Copy every line of the listing that holds the string "body".

* **Data**
-------

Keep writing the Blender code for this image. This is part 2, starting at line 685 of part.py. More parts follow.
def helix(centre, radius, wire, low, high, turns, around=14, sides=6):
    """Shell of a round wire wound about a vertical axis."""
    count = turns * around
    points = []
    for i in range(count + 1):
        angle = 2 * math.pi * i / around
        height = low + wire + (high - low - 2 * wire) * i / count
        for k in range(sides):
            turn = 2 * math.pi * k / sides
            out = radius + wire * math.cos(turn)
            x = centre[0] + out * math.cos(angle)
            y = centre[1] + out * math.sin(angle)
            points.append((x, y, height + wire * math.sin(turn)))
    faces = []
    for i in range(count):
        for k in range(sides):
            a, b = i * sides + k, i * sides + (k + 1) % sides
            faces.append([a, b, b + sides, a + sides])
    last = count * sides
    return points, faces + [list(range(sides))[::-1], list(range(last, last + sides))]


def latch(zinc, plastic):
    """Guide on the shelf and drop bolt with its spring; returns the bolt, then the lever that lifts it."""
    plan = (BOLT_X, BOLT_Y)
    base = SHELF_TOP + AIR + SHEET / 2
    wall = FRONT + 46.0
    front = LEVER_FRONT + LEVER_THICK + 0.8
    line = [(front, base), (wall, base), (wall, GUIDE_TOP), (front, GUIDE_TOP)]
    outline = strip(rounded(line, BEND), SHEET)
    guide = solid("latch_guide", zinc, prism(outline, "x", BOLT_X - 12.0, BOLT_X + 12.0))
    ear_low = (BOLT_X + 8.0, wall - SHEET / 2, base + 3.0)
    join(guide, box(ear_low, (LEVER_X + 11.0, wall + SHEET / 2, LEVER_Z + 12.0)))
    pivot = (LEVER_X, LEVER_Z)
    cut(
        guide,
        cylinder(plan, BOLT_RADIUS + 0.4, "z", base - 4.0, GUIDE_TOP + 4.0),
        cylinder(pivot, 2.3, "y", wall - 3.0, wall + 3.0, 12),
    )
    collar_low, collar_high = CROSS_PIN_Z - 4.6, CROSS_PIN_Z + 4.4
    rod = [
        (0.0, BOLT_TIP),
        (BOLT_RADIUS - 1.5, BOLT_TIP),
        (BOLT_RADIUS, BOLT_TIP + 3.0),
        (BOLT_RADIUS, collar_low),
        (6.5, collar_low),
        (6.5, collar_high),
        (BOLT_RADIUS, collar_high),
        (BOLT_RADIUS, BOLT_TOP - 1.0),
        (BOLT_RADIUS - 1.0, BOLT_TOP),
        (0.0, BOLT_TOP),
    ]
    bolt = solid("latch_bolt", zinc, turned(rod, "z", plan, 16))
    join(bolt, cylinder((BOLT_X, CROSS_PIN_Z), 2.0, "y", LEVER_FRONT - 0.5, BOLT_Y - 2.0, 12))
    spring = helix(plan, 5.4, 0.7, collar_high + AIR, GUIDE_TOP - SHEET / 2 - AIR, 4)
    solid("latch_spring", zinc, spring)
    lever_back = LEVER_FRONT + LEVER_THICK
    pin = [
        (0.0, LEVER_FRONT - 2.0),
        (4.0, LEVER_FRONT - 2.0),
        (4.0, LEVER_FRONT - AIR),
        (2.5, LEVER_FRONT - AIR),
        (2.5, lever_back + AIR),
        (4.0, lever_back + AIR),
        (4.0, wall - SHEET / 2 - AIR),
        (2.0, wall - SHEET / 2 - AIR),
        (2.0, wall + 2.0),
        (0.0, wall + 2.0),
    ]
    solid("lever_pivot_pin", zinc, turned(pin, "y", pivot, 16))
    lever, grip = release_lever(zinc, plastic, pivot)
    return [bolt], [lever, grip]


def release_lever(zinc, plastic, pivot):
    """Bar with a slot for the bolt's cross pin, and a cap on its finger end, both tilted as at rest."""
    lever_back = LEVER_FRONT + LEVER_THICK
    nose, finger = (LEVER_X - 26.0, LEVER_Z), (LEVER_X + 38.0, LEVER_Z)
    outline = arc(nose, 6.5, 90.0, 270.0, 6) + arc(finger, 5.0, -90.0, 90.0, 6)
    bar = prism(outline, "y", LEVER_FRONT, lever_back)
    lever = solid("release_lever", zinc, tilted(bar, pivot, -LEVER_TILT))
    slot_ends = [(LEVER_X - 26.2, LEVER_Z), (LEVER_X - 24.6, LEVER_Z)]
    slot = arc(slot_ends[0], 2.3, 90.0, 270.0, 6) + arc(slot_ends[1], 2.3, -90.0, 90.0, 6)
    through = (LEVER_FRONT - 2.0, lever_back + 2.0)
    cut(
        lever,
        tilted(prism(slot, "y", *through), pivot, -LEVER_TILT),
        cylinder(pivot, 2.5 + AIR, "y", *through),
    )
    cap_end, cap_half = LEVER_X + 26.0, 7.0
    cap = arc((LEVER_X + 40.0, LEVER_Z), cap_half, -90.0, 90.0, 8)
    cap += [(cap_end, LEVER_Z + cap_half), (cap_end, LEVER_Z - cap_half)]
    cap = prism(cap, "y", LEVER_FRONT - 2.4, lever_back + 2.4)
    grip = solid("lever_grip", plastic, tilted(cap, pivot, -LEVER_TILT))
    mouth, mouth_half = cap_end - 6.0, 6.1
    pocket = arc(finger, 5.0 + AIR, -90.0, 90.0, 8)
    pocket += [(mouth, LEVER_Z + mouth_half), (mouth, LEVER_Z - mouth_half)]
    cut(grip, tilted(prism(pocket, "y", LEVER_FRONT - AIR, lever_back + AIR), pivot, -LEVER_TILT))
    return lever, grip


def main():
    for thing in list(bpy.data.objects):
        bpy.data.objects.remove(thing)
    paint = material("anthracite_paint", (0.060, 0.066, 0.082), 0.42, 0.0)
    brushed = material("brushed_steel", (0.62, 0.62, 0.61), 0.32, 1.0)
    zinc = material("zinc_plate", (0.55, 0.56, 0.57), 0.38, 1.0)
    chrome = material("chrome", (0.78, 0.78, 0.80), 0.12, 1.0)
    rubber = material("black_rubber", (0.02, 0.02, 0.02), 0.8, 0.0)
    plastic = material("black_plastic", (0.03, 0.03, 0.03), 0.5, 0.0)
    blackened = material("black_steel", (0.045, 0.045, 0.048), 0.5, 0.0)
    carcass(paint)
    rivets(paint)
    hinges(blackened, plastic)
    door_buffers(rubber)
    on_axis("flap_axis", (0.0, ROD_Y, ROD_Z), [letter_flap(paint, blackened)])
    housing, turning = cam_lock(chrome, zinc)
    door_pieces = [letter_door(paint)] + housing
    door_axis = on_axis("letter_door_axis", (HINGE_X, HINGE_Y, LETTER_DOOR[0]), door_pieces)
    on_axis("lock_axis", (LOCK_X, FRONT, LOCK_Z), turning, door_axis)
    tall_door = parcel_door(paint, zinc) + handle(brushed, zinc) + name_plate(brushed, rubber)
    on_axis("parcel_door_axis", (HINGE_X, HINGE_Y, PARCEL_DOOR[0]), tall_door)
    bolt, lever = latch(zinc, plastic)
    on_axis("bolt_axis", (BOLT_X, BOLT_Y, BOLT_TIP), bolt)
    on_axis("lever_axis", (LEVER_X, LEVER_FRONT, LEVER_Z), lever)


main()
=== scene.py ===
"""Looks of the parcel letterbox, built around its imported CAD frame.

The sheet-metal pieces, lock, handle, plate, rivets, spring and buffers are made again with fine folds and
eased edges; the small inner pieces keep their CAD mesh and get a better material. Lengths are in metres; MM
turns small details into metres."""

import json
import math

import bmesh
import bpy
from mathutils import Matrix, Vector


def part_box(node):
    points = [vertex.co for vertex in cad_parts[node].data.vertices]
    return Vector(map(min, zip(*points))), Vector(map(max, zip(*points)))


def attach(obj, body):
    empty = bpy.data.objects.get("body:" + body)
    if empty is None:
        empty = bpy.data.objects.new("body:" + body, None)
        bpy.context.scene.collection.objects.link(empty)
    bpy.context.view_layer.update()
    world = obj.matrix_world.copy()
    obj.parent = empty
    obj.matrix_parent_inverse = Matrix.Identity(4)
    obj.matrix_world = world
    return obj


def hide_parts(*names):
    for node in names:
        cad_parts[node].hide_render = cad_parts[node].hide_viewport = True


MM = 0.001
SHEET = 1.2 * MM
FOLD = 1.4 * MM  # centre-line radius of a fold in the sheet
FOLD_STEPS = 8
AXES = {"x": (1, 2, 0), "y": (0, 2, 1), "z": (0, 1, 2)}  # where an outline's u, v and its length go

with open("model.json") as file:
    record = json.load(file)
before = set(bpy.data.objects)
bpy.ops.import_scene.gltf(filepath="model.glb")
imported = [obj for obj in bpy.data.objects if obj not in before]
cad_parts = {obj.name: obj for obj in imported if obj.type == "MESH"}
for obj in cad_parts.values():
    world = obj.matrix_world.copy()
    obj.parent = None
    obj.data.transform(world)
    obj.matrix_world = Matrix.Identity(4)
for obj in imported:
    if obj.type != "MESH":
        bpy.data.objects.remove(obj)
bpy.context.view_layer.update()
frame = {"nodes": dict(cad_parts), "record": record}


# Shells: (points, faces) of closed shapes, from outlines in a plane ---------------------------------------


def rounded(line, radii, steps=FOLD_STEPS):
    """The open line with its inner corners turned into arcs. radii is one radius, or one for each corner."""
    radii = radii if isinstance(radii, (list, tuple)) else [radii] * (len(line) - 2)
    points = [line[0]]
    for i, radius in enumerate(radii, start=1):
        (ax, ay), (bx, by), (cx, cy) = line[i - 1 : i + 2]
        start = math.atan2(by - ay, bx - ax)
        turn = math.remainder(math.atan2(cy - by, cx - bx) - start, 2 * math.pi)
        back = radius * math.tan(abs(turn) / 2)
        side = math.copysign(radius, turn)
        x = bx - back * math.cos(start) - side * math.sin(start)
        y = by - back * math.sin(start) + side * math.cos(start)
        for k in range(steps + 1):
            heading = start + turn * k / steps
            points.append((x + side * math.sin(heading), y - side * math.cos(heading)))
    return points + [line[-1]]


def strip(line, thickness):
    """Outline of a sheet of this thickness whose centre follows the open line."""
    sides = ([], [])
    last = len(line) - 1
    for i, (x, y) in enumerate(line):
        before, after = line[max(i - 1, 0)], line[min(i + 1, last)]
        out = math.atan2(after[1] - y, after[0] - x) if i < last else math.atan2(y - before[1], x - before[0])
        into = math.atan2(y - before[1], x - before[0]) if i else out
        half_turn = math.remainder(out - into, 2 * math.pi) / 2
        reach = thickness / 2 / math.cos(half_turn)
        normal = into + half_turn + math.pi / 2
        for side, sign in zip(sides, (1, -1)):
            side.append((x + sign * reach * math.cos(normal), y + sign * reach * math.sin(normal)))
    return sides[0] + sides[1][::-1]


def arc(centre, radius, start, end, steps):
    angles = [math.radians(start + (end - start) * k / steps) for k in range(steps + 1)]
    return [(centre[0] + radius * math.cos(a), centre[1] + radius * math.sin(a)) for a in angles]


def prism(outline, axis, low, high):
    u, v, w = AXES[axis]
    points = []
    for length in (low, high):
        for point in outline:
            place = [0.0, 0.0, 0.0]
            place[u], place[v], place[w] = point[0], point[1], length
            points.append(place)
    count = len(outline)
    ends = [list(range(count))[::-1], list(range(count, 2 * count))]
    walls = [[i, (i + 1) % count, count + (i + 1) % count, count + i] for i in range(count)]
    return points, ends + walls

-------

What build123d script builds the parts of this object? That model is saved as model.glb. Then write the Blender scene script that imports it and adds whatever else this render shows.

-------

* **Task result**
def attach(obj, body):
    empty = bpy.data.objects.get("body:" + body)
        empty = bpy.data.objects.new("body:" + body, None)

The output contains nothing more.